• EXERCISE DESCRIPTION: Copy the lines below verbatim, but only from the line containing "obj.data.transform(world)" through the end of the data.

• AVAILABLE DATA:
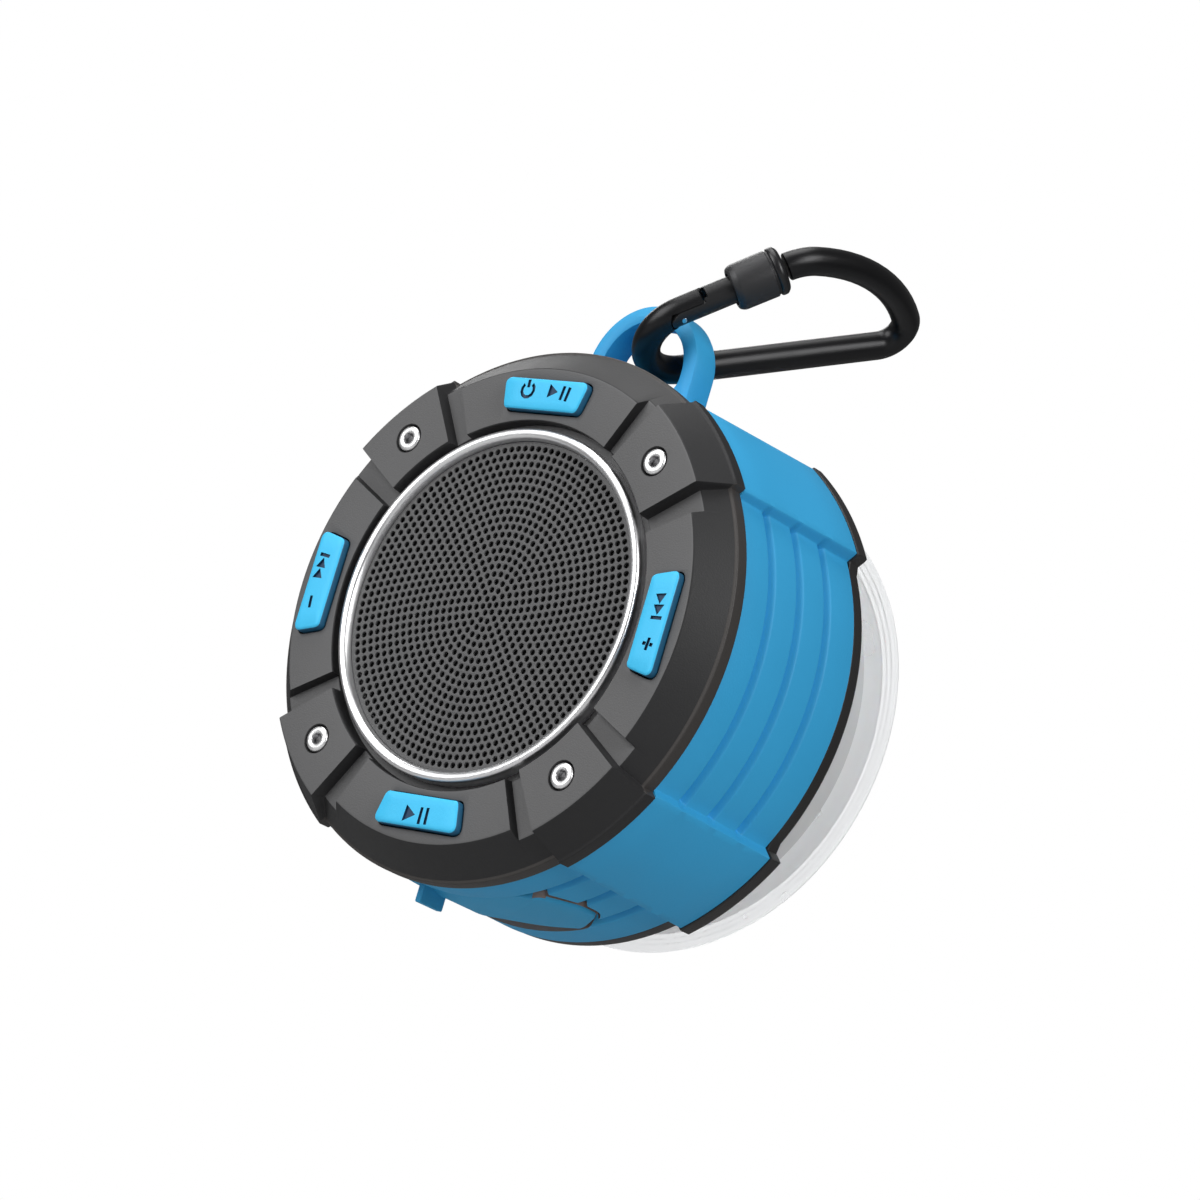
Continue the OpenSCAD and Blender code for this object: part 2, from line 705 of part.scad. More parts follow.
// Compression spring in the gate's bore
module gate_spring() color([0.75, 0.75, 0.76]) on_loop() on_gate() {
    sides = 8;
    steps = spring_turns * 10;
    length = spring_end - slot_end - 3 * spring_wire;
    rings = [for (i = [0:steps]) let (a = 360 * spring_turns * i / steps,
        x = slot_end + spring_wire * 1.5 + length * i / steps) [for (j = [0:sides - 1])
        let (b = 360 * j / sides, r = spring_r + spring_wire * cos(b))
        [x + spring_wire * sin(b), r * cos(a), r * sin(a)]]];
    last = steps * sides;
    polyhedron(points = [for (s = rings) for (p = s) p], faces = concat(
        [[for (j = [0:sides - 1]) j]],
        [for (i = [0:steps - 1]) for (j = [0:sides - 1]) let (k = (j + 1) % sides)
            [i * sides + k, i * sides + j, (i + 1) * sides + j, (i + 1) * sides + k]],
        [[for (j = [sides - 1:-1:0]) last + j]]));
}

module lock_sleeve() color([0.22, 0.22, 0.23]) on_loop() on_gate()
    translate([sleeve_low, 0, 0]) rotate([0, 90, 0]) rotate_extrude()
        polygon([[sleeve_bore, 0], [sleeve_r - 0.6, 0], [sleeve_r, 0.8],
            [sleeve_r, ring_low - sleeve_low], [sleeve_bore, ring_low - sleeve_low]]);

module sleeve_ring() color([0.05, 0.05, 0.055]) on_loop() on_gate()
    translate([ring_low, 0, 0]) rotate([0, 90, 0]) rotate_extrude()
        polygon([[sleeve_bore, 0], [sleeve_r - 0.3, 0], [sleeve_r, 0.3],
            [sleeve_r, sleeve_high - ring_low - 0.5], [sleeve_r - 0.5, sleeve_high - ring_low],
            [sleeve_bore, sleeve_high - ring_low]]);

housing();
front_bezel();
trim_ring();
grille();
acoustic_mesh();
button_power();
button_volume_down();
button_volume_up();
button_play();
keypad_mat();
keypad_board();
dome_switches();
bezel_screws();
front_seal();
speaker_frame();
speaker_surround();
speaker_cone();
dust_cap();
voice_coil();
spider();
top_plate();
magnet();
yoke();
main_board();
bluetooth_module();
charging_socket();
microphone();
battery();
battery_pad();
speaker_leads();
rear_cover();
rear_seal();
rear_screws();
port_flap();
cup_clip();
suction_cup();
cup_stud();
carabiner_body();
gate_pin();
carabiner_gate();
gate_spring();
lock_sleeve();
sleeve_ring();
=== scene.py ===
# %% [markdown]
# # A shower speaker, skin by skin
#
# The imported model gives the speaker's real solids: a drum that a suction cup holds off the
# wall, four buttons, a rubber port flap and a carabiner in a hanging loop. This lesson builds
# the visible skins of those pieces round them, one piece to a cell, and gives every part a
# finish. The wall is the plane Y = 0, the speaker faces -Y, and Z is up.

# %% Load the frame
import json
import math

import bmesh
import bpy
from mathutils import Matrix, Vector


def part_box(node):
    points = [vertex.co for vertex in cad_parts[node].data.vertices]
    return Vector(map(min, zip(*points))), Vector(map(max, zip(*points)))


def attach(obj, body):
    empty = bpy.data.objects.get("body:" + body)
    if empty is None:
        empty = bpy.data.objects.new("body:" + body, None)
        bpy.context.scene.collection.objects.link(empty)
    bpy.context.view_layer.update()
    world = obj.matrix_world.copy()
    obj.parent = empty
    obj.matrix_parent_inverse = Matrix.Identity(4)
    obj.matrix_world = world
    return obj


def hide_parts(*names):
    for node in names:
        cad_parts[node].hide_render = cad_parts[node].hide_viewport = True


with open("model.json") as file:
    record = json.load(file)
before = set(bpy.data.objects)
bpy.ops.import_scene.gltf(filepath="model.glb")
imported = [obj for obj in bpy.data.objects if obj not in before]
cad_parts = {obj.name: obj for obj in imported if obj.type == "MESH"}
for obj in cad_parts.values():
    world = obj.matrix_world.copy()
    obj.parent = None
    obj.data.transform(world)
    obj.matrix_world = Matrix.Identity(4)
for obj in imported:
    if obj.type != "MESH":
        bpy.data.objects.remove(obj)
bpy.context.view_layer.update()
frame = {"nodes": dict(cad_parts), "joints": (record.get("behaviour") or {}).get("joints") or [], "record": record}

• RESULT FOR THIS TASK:
    obj.data.transform(world)
    obj.matrix_world = Matrix.Identity(4)
for obj in imported:
    if obj.type != "MESH":
        bpy.data.objects.remove(obj)
bpy.context.view_layer.update()
frame = {"nodes": dict(cad_parts), "joints": (record.get("behaviour") or {}).get("joints") or [], "record": record}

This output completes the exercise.